/---
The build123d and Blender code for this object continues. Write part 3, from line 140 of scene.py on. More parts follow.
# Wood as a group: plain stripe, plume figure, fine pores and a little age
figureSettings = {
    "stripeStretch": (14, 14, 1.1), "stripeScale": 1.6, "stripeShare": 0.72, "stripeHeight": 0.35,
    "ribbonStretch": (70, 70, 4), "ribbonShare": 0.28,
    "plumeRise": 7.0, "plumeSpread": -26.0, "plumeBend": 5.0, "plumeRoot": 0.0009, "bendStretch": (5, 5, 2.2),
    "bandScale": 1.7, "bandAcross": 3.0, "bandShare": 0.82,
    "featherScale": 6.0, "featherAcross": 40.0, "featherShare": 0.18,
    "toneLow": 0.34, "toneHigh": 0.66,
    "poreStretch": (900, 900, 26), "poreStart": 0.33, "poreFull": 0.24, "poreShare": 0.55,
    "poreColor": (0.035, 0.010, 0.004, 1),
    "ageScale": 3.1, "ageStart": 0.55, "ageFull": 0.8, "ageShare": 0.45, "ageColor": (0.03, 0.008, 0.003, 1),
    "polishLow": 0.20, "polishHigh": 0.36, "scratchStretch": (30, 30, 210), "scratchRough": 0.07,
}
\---
/---
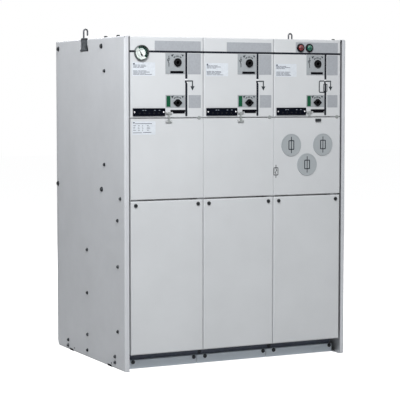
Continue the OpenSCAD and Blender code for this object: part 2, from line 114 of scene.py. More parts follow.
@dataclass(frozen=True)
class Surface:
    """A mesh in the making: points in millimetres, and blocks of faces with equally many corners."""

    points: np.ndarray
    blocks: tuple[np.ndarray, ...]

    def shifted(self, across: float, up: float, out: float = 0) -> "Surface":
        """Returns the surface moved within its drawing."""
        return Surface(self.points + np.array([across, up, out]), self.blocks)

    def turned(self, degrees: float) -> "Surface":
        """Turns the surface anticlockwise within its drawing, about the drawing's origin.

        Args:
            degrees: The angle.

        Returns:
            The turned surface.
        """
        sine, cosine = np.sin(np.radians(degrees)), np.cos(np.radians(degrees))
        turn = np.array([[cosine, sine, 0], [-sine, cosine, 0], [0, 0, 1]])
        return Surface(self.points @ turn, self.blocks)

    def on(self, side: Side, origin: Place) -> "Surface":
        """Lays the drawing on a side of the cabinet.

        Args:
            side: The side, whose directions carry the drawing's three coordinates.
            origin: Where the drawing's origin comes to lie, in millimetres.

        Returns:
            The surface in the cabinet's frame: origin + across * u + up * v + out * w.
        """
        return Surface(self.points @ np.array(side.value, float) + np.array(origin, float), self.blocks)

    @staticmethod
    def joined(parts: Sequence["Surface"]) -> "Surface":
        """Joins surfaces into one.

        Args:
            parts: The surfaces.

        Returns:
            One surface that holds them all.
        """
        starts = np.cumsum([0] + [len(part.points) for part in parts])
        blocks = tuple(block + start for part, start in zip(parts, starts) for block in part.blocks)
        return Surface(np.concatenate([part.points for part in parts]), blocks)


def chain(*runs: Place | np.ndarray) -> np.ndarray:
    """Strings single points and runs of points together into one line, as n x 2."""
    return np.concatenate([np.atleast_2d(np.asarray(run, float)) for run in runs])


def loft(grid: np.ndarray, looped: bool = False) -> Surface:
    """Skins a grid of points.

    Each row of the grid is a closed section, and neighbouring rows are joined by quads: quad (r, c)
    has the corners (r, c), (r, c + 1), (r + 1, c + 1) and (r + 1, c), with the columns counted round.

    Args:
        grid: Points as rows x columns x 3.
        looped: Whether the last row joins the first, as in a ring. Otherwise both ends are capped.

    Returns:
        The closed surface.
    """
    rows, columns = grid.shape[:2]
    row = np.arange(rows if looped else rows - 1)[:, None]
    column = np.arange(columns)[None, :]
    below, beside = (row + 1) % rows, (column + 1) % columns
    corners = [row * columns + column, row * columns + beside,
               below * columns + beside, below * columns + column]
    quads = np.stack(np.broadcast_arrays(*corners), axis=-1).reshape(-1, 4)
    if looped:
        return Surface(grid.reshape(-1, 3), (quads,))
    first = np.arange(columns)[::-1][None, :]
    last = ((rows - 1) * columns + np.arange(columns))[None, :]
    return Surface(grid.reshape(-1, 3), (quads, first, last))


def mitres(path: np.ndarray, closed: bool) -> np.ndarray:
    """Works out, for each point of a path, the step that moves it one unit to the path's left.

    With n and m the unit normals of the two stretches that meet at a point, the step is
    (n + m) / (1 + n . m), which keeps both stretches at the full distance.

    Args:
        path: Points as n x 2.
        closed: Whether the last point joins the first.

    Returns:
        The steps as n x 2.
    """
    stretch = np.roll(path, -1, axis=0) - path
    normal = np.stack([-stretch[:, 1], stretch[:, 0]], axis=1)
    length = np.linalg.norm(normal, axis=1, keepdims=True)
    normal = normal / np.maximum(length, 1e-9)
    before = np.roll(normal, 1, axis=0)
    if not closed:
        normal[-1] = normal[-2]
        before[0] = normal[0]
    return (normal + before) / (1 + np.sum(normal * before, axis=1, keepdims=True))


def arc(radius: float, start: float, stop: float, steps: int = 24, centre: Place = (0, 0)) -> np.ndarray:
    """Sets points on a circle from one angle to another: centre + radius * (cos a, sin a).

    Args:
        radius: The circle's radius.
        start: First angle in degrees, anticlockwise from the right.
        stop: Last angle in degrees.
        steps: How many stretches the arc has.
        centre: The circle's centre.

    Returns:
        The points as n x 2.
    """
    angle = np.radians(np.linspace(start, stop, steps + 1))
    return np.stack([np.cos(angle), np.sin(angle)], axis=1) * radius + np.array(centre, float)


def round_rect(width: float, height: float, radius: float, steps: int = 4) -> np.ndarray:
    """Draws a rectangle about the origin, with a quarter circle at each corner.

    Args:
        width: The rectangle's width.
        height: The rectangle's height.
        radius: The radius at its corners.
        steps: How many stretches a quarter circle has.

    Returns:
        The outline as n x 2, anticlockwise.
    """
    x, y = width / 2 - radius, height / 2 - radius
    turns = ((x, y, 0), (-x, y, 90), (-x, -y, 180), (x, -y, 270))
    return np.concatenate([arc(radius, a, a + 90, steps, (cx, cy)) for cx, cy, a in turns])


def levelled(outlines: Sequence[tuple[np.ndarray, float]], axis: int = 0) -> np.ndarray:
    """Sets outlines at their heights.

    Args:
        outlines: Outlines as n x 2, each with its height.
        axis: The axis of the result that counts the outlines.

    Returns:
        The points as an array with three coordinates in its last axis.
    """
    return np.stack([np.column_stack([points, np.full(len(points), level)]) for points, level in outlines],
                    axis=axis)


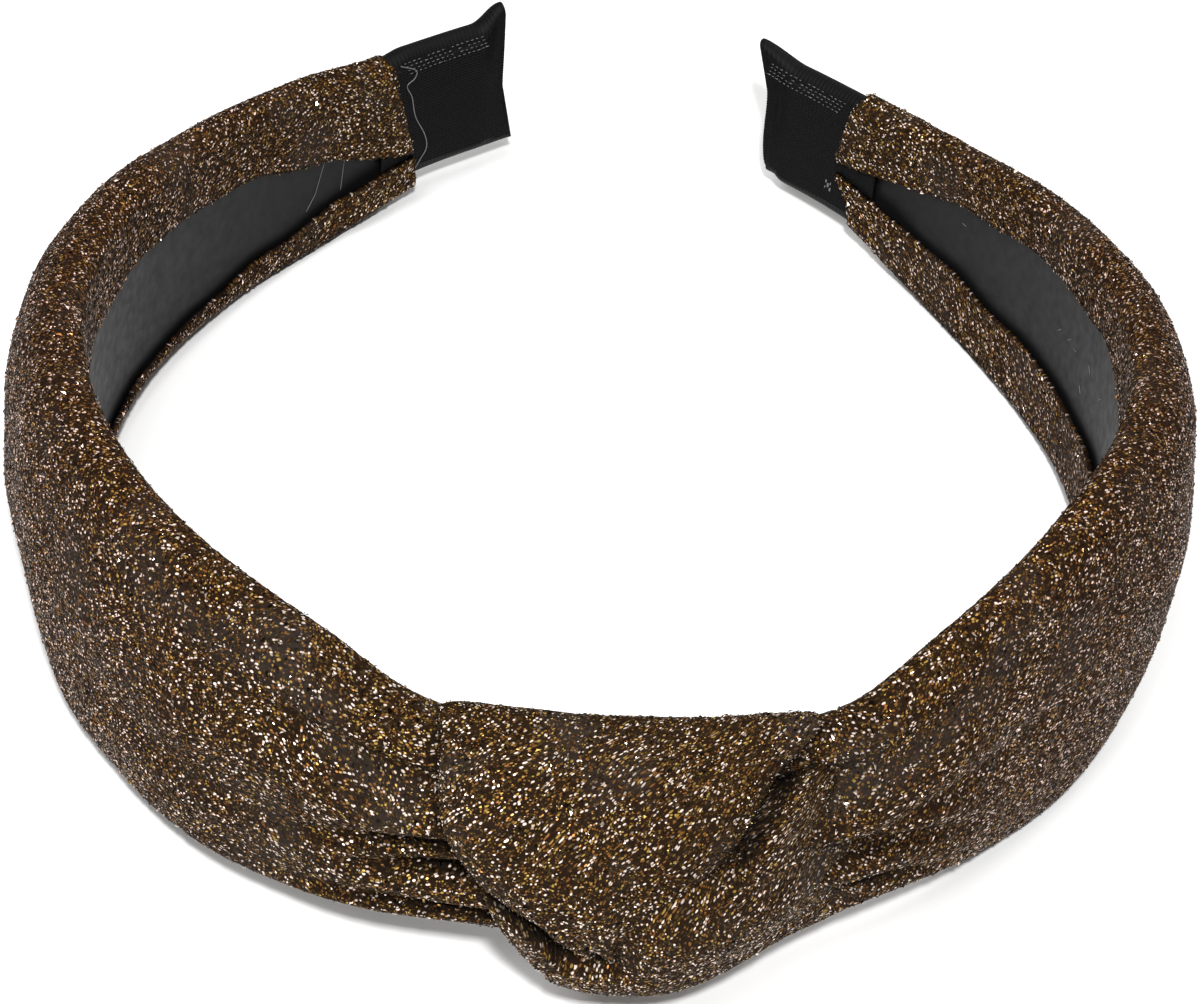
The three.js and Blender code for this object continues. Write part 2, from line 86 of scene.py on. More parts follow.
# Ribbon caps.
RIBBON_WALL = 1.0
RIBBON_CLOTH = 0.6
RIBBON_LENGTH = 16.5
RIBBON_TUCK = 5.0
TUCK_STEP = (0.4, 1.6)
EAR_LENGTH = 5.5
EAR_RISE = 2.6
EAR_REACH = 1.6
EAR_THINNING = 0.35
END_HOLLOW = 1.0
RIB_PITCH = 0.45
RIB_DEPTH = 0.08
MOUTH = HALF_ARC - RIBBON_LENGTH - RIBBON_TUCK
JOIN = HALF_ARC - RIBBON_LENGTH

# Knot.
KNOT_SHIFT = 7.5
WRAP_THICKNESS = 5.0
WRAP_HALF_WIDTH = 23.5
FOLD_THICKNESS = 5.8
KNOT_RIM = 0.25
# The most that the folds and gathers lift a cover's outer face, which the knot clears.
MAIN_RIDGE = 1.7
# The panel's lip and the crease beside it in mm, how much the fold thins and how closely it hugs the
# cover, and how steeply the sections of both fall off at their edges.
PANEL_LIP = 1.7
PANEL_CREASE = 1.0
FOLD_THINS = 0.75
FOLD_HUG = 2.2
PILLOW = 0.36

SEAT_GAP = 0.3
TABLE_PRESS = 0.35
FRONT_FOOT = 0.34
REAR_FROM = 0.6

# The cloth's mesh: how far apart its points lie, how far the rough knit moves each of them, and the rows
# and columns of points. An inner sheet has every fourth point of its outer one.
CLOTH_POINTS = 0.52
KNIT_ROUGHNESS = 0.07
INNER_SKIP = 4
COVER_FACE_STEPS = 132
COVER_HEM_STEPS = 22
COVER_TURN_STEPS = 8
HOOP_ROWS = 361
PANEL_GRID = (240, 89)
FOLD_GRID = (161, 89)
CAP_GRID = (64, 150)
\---
Pick out and copy the lines of the entries that hold the string "object".

> [Exercise solution]:
The build123d and Blender code for this object continues. Write part 3, from line 140 of scene.py on. More parts follow.
Continue the OpenSCAD and Blender code for this object: part 2, from line 114 of scene.py. More parts follow.
The three.js and Blender code for this object continues. Write part 2, from line 86 of scene.py on. More parts follow.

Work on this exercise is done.